What's difficult is getting into the weeds. All of this sounds good from 30,000 feet. In  the weeds are what programs going to cut, what tax credit and deductions are going to be eliminated. That's when it becomes very difficult — It's going to require hard and tough votes. The Speaker has given a very strong indication that he's willing to lead, to do what's right for the country. I just hope Harry Reid and the president will — Reid didn't say that in his comments yesterday. But the president and the Speaker are the two 800-pound gorillas here. Hopefully they will begin discussions in the short term. 

SK: Do you think that Speaker Boehner's remarks about raising "additional revenue" meant that he was willing to offer more revenue upfront through eliminating tax exemptions, etc., outside of the dynamic effects of tax cuts on economic growth?

SC: Well, I think you're going to have ask him about that. I don't think there is any way to not have additional revenue on the table from a CBO-projected standpoint. That's what the markets are going to pay attention to. You can't just rely on dynamic scoring. Energizing the economy is key. You're not going to energize it by raising tax rates. 

What the Speaker was very clear about was that instead of raising rates, we need to lower rates. That's certainly what going to be the conservative view on this, if he's going to get votes necessary in the House. If we start raising rates as president's talking about, you start losing votes in the House and Senate. If president wants more gridlock, so be it. I hope he will take a cue from his leaders [in Congress].

SK: Going back to the short-term, to what degree do we need stimulus now to counter the effects of the fiscal cliff?

SC: From a stimulus standpoint, we don't need to be spending any more money. We've seen that the Keynesian approach did not work then, and it won't work now. We need to respond to the marketplace. CEOs around the country are sitting on a lot of cash because of sequestration, as well as failure to address  the long-term debt issue. You're going to see that cash flow back into marketplace from a capital standpoint. That's going to create jobs. Stimulating the economy through spending won't work — that's been proven. Stimulating it through real responsible tax reform will.
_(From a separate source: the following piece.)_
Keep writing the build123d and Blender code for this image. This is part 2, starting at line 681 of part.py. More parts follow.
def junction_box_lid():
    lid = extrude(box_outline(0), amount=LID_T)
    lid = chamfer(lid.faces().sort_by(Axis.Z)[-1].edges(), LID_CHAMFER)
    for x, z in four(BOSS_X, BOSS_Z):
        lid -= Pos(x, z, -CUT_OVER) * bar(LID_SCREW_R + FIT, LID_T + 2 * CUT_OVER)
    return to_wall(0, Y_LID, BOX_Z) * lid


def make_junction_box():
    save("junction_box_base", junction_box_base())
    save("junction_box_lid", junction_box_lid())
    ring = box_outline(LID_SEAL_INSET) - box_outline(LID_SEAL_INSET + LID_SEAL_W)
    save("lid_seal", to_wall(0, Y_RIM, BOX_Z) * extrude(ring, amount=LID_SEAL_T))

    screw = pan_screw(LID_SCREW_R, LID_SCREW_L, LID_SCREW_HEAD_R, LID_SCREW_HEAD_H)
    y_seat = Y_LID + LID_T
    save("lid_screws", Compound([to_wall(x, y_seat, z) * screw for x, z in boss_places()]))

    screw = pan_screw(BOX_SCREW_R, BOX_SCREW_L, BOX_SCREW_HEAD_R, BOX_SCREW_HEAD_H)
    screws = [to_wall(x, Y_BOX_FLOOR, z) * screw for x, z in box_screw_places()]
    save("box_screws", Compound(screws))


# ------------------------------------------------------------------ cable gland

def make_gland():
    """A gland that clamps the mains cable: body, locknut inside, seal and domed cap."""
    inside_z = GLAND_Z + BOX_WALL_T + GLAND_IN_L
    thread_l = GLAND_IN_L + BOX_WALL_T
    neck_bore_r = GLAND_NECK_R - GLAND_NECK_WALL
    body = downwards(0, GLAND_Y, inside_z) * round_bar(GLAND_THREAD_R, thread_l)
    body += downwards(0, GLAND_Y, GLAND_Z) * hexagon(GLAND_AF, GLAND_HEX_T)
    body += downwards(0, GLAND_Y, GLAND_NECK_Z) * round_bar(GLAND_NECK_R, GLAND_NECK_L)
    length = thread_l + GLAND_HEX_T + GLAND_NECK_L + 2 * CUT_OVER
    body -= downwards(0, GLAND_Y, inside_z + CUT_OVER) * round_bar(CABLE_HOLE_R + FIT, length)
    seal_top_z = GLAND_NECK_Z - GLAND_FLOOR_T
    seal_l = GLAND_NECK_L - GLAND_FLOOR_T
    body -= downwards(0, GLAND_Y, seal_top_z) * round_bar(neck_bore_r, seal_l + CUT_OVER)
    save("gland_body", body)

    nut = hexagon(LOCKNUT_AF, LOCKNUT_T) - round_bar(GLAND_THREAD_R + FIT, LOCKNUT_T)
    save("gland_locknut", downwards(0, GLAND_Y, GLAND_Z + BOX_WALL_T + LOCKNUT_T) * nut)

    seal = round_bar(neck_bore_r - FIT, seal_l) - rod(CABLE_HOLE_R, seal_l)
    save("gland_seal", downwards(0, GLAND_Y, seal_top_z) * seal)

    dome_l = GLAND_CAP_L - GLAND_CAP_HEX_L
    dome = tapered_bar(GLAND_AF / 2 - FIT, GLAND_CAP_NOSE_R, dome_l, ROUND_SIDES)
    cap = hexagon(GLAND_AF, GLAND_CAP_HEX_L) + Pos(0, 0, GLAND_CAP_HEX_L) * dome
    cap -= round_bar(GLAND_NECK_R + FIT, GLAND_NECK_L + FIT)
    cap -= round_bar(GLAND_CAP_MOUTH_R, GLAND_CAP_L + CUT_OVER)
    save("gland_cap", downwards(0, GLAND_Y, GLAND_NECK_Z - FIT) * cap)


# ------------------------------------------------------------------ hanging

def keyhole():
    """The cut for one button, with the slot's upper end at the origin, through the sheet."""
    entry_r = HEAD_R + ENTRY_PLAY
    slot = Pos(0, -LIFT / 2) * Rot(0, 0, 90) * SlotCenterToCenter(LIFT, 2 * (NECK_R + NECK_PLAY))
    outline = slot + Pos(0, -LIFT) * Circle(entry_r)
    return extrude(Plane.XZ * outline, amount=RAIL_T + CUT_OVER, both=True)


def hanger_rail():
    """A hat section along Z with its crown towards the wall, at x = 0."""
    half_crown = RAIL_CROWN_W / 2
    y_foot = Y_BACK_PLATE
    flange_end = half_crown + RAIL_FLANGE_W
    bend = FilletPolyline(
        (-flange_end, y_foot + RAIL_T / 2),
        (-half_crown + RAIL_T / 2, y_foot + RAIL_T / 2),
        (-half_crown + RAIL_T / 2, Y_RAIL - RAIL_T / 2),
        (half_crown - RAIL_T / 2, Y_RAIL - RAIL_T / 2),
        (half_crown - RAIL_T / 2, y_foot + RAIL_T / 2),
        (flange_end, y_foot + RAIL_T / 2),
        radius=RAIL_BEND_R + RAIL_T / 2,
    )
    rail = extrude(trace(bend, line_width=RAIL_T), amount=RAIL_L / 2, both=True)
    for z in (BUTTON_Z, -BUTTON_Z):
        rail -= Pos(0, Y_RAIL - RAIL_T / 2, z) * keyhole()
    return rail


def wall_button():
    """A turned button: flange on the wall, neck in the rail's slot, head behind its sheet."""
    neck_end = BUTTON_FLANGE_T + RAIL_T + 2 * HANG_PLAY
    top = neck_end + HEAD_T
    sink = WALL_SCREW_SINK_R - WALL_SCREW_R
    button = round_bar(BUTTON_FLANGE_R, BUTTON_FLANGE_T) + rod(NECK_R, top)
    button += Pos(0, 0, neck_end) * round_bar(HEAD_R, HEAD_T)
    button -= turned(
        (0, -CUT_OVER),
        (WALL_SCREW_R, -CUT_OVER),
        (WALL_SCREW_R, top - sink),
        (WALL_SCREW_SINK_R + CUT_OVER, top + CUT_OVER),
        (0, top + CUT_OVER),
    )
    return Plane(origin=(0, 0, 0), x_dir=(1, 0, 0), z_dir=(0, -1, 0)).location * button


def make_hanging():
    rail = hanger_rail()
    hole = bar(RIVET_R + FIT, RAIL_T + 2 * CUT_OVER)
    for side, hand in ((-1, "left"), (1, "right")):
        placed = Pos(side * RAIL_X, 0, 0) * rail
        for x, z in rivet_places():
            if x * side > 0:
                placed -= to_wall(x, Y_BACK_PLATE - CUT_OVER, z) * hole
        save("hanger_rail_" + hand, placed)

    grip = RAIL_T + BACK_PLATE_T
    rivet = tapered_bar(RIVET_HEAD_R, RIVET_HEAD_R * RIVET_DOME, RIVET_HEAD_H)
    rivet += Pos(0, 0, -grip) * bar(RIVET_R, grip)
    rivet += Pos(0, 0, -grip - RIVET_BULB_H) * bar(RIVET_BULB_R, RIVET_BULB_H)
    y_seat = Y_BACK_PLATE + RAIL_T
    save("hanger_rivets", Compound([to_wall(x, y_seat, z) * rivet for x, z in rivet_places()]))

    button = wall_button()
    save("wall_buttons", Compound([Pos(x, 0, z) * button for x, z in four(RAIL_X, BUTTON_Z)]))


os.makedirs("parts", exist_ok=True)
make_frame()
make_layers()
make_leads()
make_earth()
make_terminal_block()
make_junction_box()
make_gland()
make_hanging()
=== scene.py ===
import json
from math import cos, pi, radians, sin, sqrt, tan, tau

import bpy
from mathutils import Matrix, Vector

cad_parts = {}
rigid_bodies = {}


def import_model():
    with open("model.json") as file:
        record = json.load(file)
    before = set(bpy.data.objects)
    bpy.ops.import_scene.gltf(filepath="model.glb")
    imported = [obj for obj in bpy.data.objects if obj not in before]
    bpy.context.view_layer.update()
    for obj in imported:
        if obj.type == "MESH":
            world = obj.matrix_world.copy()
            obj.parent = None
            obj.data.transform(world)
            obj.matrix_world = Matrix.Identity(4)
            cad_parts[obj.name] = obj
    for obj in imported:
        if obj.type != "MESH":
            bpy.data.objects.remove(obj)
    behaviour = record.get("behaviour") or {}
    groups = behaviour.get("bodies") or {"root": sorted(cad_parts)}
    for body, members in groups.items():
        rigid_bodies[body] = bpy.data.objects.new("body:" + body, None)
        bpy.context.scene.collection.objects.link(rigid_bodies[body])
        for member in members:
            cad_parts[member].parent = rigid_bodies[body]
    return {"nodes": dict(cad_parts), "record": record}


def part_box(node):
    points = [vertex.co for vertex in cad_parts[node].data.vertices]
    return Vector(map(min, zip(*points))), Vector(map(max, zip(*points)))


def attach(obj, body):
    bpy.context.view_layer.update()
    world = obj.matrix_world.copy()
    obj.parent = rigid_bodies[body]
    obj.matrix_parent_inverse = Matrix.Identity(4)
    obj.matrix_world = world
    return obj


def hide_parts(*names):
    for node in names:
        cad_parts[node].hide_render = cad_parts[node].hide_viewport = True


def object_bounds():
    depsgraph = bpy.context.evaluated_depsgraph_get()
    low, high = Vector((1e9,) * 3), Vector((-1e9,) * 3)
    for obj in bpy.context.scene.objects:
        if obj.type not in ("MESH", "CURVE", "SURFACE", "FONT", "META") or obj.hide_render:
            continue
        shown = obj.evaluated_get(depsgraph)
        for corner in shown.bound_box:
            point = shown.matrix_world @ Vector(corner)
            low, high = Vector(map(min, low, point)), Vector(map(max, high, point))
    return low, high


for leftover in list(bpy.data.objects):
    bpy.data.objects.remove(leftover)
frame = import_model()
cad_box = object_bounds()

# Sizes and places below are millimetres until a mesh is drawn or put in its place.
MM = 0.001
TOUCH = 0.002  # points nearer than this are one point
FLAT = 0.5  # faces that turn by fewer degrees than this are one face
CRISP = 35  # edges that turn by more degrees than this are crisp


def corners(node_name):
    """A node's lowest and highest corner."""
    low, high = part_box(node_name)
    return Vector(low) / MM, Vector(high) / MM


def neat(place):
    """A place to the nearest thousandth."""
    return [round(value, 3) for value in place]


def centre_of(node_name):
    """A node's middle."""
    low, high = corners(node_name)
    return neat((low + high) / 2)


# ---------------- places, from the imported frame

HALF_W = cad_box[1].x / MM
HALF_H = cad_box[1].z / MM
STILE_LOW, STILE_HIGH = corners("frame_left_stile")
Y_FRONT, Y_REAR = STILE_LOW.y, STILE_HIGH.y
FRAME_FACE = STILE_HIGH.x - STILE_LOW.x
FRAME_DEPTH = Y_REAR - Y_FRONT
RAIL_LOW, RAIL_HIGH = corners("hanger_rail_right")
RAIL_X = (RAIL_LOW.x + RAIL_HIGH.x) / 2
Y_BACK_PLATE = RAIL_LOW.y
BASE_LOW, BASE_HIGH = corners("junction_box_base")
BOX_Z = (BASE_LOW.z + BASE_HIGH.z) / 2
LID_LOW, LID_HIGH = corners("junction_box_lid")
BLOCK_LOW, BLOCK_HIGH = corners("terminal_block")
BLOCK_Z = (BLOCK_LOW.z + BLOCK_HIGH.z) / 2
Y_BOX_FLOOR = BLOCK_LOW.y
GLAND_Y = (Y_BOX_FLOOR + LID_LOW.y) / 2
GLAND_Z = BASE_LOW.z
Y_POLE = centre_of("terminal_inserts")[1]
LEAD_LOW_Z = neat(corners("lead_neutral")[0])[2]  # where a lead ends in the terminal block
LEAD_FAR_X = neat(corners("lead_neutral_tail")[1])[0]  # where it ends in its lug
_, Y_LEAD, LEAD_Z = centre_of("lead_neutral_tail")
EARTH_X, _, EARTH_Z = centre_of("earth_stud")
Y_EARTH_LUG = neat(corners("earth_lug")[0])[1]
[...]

SK: But the argument against letting the sequester take effect is a Keynesian one, because it would take government spending out of the economy while it's still weak. Isn't that what the market's worried about, not just long-term deficit reduction?

SC: I think the market's concerned about both. If you allow the sequester to kick in, the market's not going to respond well. They're looking for leadership, not just numbers. Are we going to do it arbitrary, across-the-board, spending cuts and reduction? if we are, that's not leadership. That's not what we're looking to the United States for. We need to reduce spending by this amount in the right way in an overall balanced approach.